* [DATASET CONTENT]:
## start

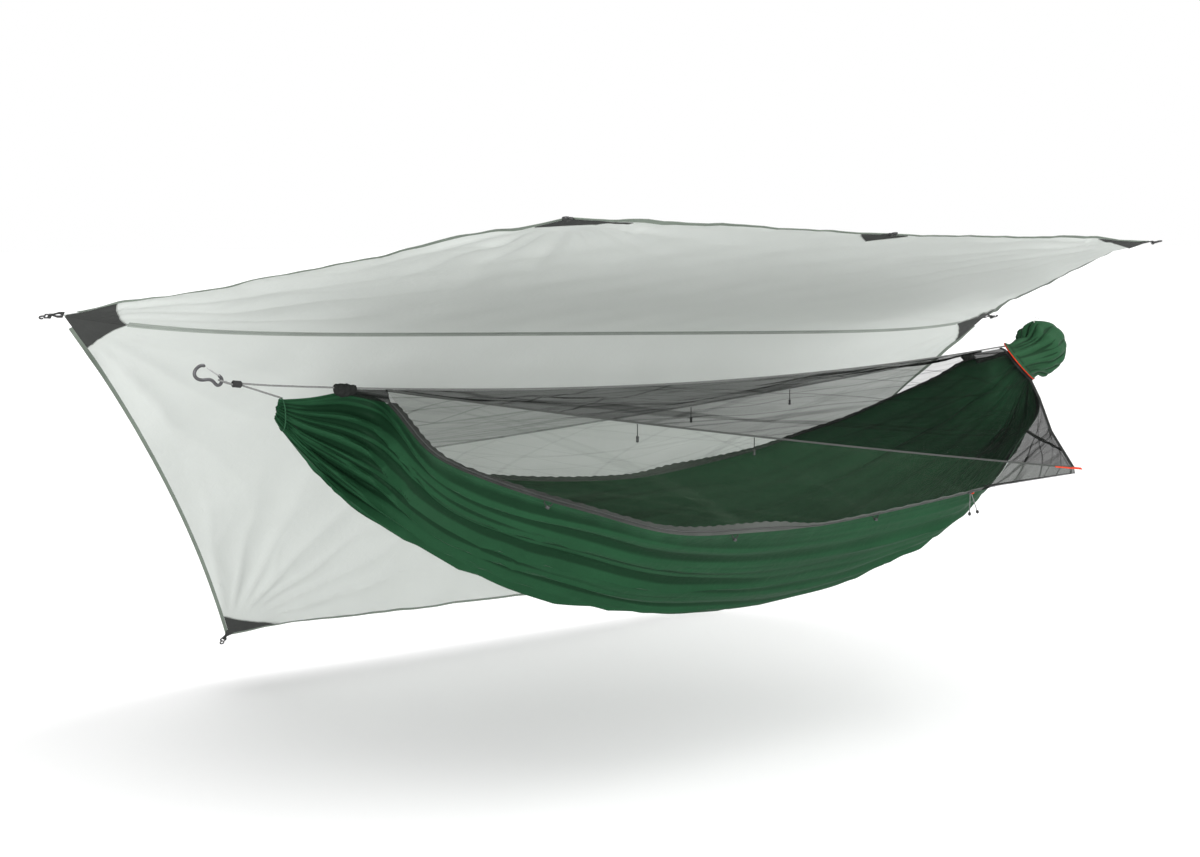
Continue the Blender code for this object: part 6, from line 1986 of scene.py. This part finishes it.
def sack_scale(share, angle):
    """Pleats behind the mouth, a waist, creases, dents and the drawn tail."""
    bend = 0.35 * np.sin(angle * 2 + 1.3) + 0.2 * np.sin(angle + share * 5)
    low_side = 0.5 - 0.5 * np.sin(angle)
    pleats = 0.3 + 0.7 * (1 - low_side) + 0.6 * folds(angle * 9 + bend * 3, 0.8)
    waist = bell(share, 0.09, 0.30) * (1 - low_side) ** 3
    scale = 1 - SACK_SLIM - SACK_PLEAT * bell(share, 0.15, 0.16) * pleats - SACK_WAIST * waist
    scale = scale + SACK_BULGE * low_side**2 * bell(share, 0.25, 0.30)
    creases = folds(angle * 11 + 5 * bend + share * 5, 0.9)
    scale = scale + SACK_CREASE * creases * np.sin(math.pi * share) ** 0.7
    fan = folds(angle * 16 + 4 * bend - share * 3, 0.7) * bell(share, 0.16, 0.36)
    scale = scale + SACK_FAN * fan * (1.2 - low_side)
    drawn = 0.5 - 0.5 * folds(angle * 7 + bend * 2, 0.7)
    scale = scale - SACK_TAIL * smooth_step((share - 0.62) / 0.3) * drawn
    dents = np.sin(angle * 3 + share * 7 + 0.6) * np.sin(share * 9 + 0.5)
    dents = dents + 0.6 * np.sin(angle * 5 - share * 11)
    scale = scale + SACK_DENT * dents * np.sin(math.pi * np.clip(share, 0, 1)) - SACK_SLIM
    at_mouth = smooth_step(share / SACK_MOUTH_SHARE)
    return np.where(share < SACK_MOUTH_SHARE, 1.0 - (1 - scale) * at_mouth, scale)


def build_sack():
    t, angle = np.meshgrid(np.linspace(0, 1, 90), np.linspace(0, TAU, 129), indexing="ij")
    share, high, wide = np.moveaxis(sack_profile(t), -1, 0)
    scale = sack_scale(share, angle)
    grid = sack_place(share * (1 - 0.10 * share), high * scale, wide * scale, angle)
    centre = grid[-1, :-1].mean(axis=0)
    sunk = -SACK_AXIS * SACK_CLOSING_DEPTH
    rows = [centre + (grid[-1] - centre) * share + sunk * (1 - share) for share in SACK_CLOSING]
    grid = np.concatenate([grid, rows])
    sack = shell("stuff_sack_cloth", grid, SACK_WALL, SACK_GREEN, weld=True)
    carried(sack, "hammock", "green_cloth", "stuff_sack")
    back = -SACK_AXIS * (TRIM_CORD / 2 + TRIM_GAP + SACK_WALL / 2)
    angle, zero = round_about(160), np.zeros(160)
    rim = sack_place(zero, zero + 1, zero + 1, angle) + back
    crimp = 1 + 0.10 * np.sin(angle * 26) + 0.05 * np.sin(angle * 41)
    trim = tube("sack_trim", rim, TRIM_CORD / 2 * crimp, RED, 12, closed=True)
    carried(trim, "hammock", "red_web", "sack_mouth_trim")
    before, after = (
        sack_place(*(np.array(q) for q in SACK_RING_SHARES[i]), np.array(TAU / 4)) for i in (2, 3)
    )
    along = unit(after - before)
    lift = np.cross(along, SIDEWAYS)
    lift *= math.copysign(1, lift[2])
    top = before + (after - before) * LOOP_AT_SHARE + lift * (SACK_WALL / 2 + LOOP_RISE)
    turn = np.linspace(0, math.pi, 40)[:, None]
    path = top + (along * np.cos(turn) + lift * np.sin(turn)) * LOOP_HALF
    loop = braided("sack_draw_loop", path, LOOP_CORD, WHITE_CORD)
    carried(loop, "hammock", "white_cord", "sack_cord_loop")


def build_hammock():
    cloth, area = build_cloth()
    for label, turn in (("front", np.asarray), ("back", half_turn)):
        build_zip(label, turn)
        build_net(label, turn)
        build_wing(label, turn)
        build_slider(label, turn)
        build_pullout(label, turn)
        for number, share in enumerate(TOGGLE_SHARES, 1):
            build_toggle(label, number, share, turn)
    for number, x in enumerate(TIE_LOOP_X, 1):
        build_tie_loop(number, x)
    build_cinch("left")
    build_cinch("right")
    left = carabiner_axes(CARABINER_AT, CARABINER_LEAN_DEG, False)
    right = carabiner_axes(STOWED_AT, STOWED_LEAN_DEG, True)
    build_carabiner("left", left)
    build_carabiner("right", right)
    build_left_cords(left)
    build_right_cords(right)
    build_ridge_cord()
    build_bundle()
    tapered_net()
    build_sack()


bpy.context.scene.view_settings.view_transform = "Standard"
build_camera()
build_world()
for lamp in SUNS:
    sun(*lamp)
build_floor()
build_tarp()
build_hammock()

## end

* [WHAT THE EXERCISE ASKS]: Return the material exactly as it stands.

* [EXERCISE RESPONSE]:
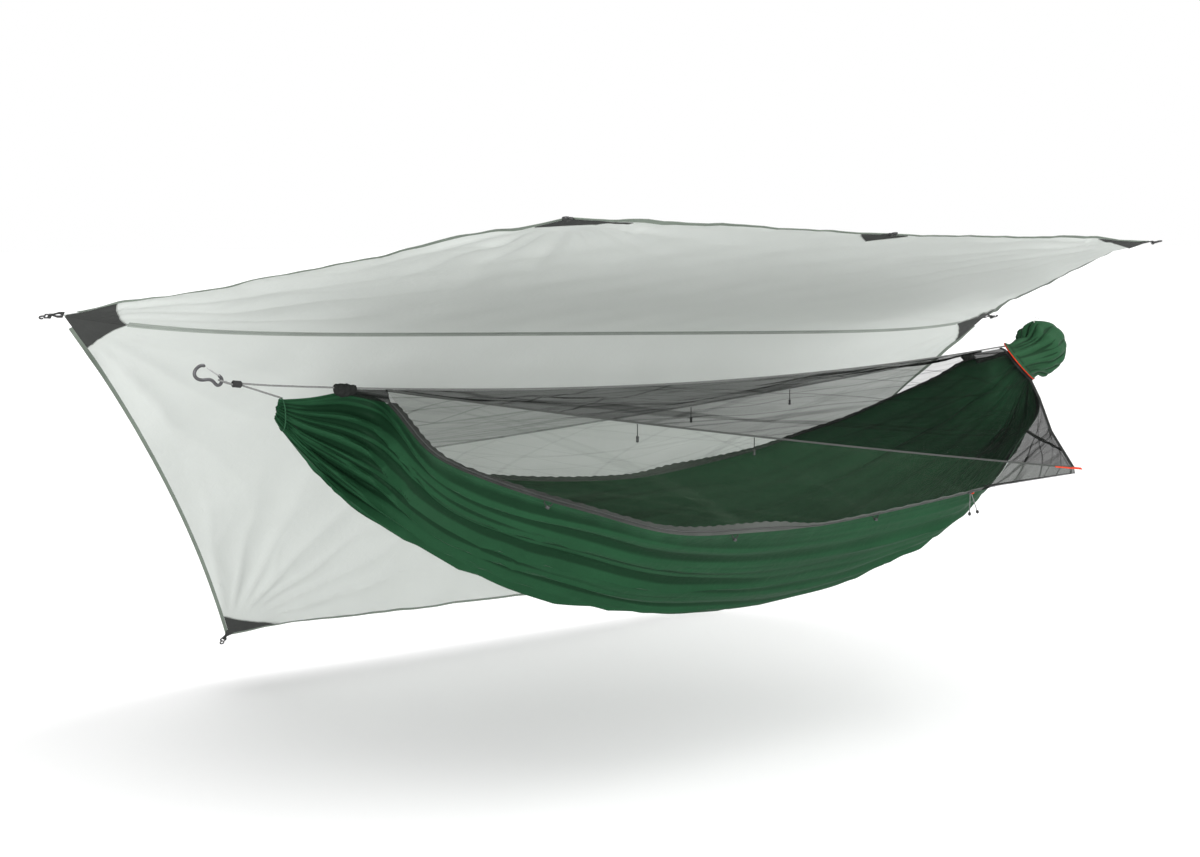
Continue the Blender code for this object: part 6, from line 1986 of scene.py. This part finishes it.
def sack_scale(share, angle):
    """Pleats behind the mouth, a waist, creases, dents and the drawn tail."""
    bend = 0.35 * np.sin(angle * 2 + 1.3) + 0.2 * np.sin(angle + share * 5)
    low_side = 0.5 - 0.5 * np.sin(angle)
    pleats = 0.3 + 0.7 * (1 - low_side) + 0.6 * folds(angle * 9 + bend * 3, 0.8)
    waist = bell(share, 0.09, 0.30) * (1 - low_side) ** 3
    scale = 1 - SACK_SLIM - SACK_PLEAT * bell(share, 0.15, 0.16) * pleats - SACK_WAIST * waist
    scale = scale + SACK_BULGE * low_side**2 * bell(share, 0.25, 0.30)
    creases = folds(angle * 11 + 5 * bend + share * 5, 0.9)
    scale = scale + SACK_CREASE * creases * np.sin(math.pi * share) ** 0.7
    fan = folds(angle * 16 + 4 * bend - share * 3, 0.7) * bell(share, 0.16, 0.36)
    scale = scale + SACK_FAN * fan * (1.2 - low_side)
    drawn = 0.5 - 0.5 * folds(angle * 7 + bend * 2, 0.7)
    scale = scale - SACK_TAIL * smooth_step((share - 0.62) / 0.3) * drawn
    dents = np.sin(angle * 3 + share * 7 + 0.6) * np.sin(share * 9 + 0.5)
    dents = dents + 0.6 * np.sin(angle * 5 - share * 11)
    scale = scale + SACK_DENT * dents * np.sin(math.pi * np.clip(share, 0, 1)) - SACK_SLIM
    at_mouth = smooth_step(share / SACK_MOUTH_SHARE)
    return np.where(share < SACK_MOUTH_SHARE, 1.0 - (1 - scale) * at_mouth, scale)


def build_sack():
    t, angle = np.meshgrid(np.linspace(0, 1, 90), np.linspace(0, TAU, 129), indexing="ij")
    share, high, wide = np.moveaxis(sack_profile(t), -1, 0)
    scale = sack_scale(share, angle)
    grid = sack_place(share * (1 - 0.10 * share), high * scale, wide * scale, angle)
    centre = grid[-1, :-1].mean(axis=0)
    sunk = -SACK_AXIS * SACK_CLOSING_DEPTH
    rows = [centre + (grid[-1] - centre) * share + sunk * (1 - share) for share in SACK_CLOSING]
    grid = np.concatenate([grid, rows])
    sack = shell("stuff_sack_cloth", grid, SACK_WALL, SACK_GREEN, weld=True)
    carried(sack, "hammock", "green_cloth", "stuff_sack")
    back = -SACK_AXIS * (TRIM_CORD / 2 + TRIM_GAP + SACK_WALL / 2)
    angle, zero = round_about(160), np.zeros(160)
    rim = sack_place(zero, zero + 1, zero + 1, angle) + back
    crimp = 1 + 0.10 * np.sin(angle * 26) + 0.05 * np.sin(angle * 41)
    trim = tube("sack_trim", rim, TRIM_CORD / 2 * crimp, RED, 12, closed=True)
    carried(trim, "hammock", "red_web", "sack_mouth_trim")
    before, after = (
        sack_place(*(np.array(q) for q in SACK_RING_SHARES[i]), np.array(TAU / 4)) for i in (2, 3)
    )
    along = unit(after - before)
    lift = np.cross(along, SIDEWAYS)
    lift *= math.copysign(1, lift[2])
    top = before + (after - before) * LOOP_AT_SHARE + lift * (SACK_WALL / 2 + LOOP_RISE)
    turn = np.linspace(0, math.pi, 40)[:, None]
    path = top + (along * np.cos(turn) + lift * np.sin(turn)) * LOOP_HALF
    loop = braided("sack_draw_loop", path, LOOP_CORD, WHITE_CORD)
    carried(loop, "hammock", "white_cord", "sack_cord_loop")


def build_hammock():
    cloth, area = build_cloth()
    for label, turn in (("front", np.asarray), ("back", half_turn)):
        build_zip(label, turn)
        build_net(label, turn)
        build_wing(label, turn)
        build_slider(label, turn)
        build_pullout(label, turn)
        for number, share in enumerate(TOGGLE_SHARES, 1):
            build_toggle(label, number, share, turn)
    for number, x in enumerate(TIE_LOOP_X, 1):
        build_tie_loop(number, x)
    build_cinch("left")
    build_cinch("right")
    left = carabiner_axes(CARABINER_AT, CARABINER_LEAN_DEG, False)
    right = carabiner_axes(STOWED_AT, STOWED_LEAN_DEG, True)
    build_carabiner("left", left)
    build_carabiner("right", right)
    build_left_cords(left)
    build_right_cords(right)
    build_ridge_cord()
    build_bundle()
    tapered_net()
    build_sack()


bpy.context.scene.view_settings.view_transform = "Standard"
build_camera()
build_world()
for lamp in SUNS:
    sun(*lamp)
build_floor()
build_tarp()
build_hammock()